Offer flexible interview formats 💻

Offer virtual meetings for early-stage interviews and in-person meetings later in the funnel only if the role requires it so mobility restrictions do not rule candidates out.

Hold interviews in accessible spaces 🤝

For in-person interviews, ensure the space is physically accessible to those with disabilities. Things like having a ramp instead of steps, wide hallways, desks at varying heights, and extra room to maneuver wheelchairs contribute to an inclusive atmosphere.  

Collect feedback consistently 💬

Gather feedback about the interview process from internal panel participants and external candidates regarding areas that work well or need fine-tuning.

5. Offer remote work 

On top of physical and technological accessibility, offering work models like remote or hybrid work and flexible scheduling removes barriers for candidates. These options allow people limited by mobility restrictions, caregiving responsibilities, chronic illnesses, or disabilities to excel at roles they otherwise may have lost out on. Opening up policies makes for a more equitable hiring process.

6. Have protocols in place for accommodations  

Be transparent about accommodations during the hiring process and once making an offer. Develop protocols for making accommodations for those who need them, whether with disabilities gained at birth, through illness, or injury. Some examples include providing screen readers for blind candidates to review contracts before signing, allowing service animals in office spaces, or adding captions to training videos.
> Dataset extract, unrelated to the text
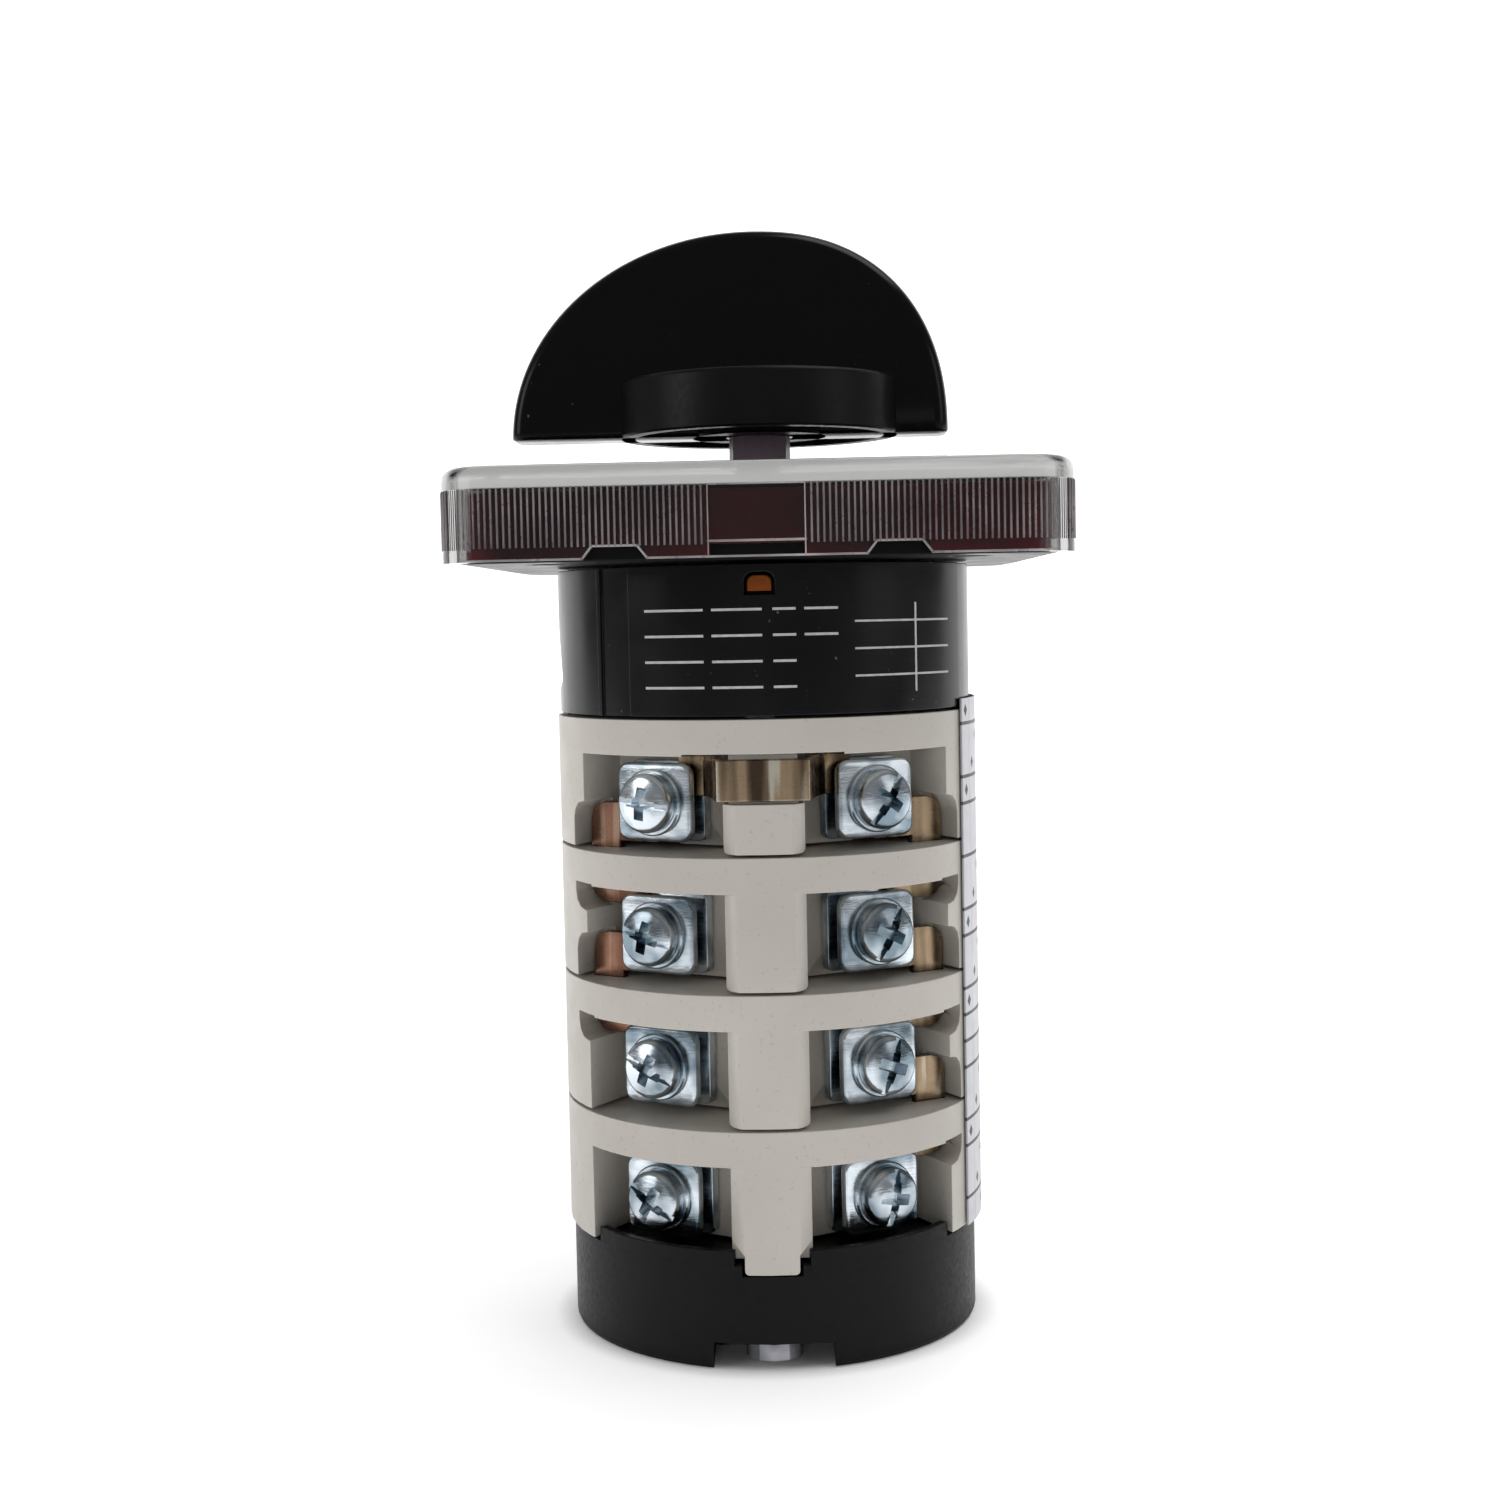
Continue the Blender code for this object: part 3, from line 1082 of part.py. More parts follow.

Knowing readily available accommodations encourages the best candidates to apply rather than self-select due to worries over logistics and support.

Long story short 🎉

While inclusive hiring may require rethinking some standard practices, the payoff is immense. Creating equitable systems leads to the company attracting brighter, more diverse talent. The outcome? Thanks to your diverse team, your products and services better meet the needs of more customers in an increasingly diverse world.